Plain English Explanation
Imagine a mortgage as being a single link of chain that attaches to a property, weighing it down. Each additional mortgage adds another chain link to the link above it. Imagine 3 mortgages on a property. The top link is senior to the bottom 2 junior links. Similarly, the middle link is junior to the top link, but senior to the bottom link.
When a mortgage forecloses on a property, it only affects the junior links that hang from it. Senior mortgages are left alone and follow the property as it is foreclosed on and sold.

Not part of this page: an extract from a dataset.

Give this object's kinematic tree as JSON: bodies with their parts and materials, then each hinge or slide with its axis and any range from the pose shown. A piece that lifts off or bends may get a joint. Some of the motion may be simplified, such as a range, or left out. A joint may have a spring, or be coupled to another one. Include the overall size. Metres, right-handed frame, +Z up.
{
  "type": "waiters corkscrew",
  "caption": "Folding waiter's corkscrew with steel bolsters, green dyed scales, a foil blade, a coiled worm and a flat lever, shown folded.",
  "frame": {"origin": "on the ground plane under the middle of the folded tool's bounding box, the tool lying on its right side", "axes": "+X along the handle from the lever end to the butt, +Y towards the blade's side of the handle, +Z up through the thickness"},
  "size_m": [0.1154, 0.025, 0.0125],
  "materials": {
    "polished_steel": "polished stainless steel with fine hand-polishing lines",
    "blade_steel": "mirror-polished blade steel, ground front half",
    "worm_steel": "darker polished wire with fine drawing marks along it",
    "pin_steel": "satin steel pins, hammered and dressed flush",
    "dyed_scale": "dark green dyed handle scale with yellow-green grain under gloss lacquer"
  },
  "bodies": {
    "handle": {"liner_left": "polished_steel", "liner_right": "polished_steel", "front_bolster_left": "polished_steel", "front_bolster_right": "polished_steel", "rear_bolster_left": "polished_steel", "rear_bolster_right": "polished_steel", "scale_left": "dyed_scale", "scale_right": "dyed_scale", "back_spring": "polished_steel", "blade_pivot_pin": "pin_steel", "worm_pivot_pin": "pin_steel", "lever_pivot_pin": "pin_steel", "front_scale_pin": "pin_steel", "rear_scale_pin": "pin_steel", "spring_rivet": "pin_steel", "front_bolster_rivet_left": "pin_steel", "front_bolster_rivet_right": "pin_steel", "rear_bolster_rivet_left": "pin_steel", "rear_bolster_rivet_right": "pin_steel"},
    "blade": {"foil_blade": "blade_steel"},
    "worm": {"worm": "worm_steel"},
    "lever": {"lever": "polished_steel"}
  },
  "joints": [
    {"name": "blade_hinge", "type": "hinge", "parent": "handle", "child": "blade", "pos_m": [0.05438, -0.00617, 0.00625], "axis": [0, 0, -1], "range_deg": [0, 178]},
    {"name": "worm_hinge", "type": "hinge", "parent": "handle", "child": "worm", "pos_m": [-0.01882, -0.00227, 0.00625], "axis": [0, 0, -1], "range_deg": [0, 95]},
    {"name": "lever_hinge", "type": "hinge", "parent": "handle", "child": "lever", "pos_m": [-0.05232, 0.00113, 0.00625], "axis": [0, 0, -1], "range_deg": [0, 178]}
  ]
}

When a mortgage forecloses on a property, it only affects the junior links that hang from it. Senior mortgages are left alone and follow the property as it is foreclosed on and sold.
Hypothetical
Hypo 1: Amy owns Whiteacre. On January 1, Amy gets a mortgage from Bob. On January 2, Amy gets a mortgage from Carl. On January 3, Amy gets a mortgage from Dan. Amy struggles to keep up with her payments to Bob, Carl, and Dan. After a few months, Amy defaults on her mortgage to Carl. Carl forecloses on Whiteacre and notifies Dan. Ed purchases the foreclosure sale, which frees Whiteacre from both Carl and Dan's mortgage. However, Ed takes Whiteacre with Bob's mortgage still attached. Note that this doesn't mean Ed is personally liable to pay the mortgage to Bob -- only Amy is still on the hook for that. However, Ed is incentivized to pay the mortgage because if he doesn't, Bob has the right to foreclose on Whiteacre.